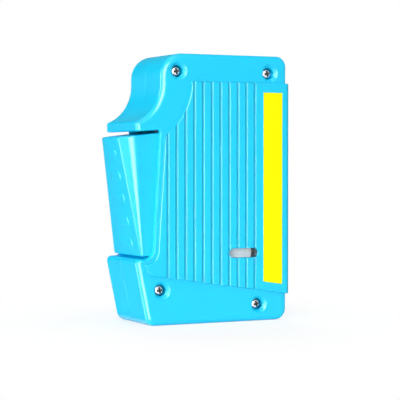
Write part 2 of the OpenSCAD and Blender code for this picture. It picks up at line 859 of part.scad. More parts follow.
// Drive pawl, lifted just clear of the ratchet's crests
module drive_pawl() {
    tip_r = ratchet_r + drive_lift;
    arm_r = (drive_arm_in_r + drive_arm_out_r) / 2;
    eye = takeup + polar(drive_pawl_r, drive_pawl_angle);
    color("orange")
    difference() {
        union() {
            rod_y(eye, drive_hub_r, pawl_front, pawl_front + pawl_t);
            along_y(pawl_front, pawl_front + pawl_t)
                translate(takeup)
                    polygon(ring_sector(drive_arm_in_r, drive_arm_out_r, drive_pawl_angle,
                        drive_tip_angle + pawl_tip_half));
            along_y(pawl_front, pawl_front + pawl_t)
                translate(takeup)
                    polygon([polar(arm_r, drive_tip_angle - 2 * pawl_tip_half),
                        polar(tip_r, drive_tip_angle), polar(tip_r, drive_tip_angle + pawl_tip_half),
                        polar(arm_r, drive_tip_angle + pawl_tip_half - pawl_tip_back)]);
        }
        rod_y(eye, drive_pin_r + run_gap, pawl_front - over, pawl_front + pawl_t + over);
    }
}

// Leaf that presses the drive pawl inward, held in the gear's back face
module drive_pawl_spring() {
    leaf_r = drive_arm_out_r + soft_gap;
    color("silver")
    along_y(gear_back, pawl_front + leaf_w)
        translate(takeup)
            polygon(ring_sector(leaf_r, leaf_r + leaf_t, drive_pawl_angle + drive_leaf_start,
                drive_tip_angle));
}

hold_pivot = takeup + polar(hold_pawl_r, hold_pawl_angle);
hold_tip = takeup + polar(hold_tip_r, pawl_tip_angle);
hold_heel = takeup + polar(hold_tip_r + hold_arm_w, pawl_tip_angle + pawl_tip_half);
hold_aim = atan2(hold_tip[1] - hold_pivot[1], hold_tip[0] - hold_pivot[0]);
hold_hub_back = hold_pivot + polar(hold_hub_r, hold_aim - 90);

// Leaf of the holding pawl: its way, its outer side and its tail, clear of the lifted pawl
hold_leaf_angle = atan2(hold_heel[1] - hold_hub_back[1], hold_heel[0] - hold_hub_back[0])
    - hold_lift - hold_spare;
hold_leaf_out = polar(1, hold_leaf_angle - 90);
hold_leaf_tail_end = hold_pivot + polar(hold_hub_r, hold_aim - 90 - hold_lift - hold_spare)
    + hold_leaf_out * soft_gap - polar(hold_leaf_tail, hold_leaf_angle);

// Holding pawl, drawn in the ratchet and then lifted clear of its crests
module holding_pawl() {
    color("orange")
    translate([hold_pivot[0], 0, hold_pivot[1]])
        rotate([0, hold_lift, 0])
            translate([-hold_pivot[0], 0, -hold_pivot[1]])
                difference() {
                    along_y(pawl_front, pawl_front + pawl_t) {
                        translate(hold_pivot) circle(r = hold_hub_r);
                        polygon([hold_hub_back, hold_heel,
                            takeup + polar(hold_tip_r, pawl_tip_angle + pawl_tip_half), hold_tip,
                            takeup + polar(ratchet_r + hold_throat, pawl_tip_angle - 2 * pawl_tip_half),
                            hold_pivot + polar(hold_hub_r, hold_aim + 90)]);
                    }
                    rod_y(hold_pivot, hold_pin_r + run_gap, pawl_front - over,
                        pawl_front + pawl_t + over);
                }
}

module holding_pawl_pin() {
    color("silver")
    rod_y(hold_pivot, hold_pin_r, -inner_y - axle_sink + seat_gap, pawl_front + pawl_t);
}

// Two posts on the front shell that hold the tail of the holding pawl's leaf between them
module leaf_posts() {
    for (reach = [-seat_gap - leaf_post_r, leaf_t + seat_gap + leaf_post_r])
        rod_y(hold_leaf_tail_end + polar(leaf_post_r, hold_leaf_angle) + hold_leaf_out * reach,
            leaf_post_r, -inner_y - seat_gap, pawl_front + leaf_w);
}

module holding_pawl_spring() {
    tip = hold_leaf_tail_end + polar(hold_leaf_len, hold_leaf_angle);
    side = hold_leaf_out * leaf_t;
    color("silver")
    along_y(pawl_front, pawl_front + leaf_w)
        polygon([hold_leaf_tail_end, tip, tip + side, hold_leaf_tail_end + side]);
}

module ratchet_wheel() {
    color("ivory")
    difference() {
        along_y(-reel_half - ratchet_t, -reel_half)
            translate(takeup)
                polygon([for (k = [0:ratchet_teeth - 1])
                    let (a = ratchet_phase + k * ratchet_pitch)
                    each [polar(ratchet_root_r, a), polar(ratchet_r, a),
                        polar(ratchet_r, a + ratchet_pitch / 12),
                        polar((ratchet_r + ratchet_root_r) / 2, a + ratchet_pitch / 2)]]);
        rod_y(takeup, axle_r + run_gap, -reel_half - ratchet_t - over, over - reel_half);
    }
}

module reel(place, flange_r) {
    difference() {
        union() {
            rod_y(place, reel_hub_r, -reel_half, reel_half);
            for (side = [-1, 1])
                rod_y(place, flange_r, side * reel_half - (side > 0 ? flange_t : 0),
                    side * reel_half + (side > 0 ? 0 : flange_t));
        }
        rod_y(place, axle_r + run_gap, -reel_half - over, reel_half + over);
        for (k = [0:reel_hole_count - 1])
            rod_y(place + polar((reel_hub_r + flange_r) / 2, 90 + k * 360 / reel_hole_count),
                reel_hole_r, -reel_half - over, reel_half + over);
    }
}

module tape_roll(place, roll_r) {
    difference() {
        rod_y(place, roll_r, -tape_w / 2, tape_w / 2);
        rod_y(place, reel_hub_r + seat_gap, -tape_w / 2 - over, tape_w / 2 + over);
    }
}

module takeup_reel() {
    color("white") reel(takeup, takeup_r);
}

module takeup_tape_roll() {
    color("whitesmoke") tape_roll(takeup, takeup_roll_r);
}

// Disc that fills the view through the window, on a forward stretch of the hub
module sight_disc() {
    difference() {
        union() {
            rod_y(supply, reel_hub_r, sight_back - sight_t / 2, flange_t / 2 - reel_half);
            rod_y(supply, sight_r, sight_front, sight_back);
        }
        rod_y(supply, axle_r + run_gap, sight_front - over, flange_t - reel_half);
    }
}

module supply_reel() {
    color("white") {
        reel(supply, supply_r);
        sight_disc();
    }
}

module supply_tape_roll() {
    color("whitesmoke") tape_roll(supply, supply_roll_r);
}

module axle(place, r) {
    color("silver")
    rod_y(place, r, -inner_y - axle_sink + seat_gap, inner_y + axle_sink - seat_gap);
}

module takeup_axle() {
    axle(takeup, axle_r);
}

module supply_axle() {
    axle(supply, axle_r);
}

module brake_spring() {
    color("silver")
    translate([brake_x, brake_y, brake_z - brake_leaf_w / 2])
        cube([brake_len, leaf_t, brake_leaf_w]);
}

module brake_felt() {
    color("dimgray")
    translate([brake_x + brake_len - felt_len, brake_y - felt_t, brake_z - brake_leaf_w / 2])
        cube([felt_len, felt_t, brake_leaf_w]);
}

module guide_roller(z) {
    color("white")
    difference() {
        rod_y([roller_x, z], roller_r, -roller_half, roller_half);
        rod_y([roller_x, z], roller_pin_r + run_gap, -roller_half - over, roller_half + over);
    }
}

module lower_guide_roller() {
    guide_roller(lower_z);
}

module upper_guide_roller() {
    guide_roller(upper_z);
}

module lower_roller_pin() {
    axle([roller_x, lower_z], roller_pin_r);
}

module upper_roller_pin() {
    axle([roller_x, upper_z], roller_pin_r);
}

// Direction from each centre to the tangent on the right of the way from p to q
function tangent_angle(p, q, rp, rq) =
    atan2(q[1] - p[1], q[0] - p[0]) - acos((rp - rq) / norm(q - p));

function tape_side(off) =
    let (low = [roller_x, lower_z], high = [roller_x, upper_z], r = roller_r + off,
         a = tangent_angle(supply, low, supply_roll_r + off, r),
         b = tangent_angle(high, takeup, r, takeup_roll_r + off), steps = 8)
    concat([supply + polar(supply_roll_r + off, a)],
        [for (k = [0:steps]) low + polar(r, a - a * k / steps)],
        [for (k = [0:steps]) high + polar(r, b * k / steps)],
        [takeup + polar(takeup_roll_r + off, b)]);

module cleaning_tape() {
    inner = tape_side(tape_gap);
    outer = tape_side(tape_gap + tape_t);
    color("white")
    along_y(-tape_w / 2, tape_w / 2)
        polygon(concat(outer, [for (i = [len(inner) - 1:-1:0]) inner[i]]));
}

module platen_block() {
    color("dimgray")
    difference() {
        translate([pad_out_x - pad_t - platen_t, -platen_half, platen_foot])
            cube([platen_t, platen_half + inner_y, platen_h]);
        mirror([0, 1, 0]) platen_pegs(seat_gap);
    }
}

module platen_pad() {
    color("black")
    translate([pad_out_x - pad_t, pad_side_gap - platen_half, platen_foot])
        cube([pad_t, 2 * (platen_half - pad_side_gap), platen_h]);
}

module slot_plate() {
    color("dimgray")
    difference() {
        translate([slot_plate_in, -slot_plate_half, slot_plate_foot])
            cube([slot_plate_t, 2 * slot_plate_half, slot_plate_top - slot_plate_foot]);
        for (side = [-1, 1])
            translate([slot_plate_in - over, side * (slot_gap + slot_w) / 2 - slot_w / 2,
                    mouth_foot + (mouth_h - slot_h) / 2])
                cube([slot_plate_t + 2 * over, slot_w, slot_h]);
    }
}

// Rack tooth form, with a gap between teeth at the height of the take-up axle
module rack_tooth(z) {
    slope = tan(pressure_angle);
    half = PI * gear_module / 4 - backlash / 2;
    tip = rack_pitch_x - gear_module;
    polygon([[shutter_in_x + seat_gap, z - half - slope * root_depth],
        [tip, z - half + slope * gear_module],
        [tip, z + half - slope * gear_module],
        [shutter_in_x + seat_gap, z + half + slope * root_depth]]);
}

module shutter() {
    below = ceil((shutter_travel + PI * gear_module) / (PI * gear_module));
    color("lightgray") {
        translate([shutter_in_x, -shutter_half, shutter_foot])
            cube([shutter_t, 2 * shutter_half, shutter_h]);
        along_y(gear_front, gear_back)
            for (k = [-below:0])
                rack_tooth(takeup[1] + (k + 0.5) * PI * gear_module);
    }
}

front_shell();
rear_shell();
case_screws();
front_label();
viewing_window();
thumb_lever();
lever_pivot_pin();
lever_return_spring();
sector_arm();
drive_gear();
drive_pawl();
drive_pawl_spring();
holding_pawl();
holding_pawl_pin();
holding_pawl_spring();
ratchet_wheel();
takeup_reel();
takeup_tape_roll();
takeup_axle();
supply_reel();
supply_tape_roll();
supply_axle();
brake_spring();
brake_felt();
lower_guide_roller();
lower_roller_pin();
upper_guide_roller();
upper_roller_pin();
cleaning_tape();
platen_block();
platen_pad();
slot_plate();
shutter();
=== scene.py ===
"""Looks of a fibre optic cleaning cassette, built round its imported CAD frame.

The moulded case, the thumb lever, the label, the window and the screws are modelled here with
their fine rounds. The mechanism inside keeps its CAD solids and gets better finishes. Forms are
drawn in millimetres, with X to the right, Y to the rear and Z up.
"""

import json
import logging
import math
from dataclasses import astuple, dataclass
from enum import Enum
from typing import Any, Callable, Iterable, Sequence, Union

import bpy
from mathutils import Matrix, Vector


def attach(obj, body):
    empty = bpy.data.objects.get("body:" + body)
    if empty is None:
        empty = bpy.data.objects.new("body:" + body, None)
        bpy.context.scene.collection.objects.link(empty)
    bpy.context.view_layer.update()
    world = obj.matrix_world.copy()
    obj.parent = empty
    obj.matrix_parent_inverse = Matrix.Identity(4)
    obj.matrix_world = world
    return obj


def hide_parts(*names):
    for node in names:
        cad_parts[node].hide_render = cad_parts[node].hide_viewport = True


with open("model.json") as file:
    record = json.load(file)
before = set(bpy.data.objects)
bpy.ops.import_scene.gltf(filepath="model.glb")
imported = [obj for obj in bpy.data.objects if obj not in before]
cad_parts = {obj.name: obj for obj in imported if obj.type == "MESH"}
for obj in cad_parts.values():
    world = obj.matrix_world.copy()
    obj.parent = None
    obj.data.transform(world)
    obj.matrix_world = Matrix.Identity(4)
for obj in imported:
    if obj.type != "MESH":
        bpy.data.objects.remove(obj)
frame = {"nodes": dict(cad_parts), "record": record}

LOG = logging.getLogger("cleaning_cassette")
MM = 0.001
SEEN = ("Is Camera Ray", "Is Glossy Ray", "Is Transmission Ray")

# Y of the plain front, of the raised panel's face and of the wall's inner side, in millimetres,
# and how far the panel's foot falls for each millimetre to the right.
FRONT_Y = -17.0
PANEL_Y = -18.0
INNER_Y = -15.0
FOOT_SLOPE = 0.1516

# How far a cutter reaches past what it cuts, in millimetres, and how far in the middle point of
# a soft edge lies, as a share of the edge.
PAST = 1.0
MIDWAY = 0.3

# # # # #

Gather all lines with the string "record" from the data.

Reply:
    record = json.load(file)
frame = {"nodes": dict(cad_parts), "record": record}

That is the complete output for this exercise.